COP is an instantaneous snapshot measured in watts in and watts out. It tells you how efficient the system is at a single operating point. EER (Energy Efficiency Ratio) measures cooling output in BTUs against electrical input in watt-hours, so it captures performance over time at a specific temperature difference. SEER (Seasonal Energy Efficiency Ratio) goes further by averaging efficiency across an entire cooling season, accounting for the range of outdoor temperatures the system will face. Because milder days boost efficiency, SEER is always higher than EER, typically by 15% to 35%.

You can convert between them. To get COP from an EER value, multiply EER by 3.412 (or more precisely, 3600 divided by 1055). A SEER of 13, for example, translates to roughly an EER of 11.2, which works out to a COP of about 3.6. If you’re looking at commercial chiller specs listed in kW per ton, divide 3.517 by that number to get COP.

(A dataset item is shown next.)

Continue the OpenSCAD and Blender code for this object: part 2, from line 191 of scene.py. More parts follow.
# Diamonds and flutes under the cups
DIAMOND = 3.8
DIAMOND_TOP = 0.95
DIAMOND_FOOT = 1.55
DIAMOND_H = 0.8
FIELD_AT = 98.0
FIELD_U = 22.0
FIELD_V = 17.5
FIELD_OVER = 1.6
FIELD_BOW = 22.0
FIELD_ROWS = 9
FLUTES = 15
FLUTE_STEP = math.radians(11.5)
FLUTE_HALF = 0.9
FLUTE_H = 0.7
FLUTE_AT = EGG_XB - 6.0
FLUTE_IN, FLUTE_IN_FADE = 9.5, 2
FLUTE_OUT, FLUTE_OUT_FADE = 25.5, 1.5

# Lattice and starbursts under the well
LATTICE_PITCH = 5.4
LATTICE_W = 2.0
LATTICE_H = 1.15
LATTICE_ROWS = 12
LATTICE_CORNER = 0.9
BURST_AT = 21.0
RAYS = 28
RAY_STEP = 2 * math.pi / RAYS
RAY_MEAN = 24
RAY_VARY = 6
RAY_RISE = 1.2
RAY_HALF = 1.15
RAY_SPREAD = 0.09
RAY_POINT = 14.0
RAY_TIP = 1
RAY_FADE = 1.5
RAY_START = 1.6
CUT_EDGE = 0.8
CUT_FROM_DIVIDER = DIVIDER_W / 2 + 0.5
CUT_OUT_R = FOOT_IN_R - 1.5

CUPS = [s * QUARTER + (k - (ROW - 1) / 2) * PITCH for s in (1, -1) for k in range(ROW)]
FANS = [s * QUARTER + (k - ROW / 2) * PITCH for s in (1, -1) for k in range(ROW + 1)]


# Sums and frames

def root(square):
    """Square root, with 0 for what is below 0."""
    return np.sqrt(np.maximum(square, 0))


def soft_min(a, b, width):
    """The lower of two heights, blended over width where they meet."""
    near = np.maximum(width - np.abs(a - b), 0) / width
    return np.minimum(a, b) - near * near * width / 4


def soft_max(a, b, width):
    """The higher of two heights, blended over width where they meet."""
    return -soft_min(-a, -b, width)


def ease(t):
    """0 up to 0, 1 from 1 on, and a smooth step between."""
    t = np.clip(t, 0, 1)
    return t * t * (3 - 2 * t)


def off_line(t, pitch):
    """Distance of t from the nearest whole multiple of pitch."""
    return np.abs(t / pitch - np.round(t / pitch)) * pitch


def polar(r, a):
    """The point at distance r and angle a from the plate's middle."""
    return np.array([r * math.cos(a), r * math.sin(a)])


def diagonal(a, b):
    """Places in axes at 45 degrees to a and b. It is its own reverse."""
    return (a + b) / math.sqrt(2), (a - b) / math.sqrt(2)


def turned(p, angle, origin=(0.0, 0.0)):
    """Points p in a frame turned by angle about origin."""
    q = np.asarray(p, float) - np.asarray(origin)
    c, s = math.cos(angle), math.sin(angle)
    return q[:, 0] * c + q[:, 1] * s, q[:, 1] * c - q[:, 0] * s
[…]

What COP Means for Energy Costs

COP translates directly to your electricity bill. If you’re heating a space that needs 10 kW of heat, a system with a COP of 1.0 (like an electric resistance heater) draws 10 kW of electricity. A heat pump with a COP of 4.0 delivers the same 10 kW of heat while drawing only 2.5 kW of electricity. At $0.15 per kWh, that’s the difference between $1.50 and $0.375 per hour of operation.

When comparing equipment, look at COP values measured under conditions similar to your climate. A heat pump advertised with a COP of 5 was likely tested under ideal conditions. In a cold northern winter, you might see that drop to 2.5 or lower. Seasonal COP (sometimes called SCOP) gives a more realistic picture of year-round performance. Ground source systems tend to maintain more consistent COP throughout the year, though their higher installation cost means the payback period is longer.

For commercial buildings, even small COP improvements add up fast. Moving from a chiller plant running at 4.2 COP to one running at 5.5 COP reduces compressor electricity consumption by roughly 24% for the same cooling load. At the scale of a large commercial building, that can represent tens of thousands of dollars annually.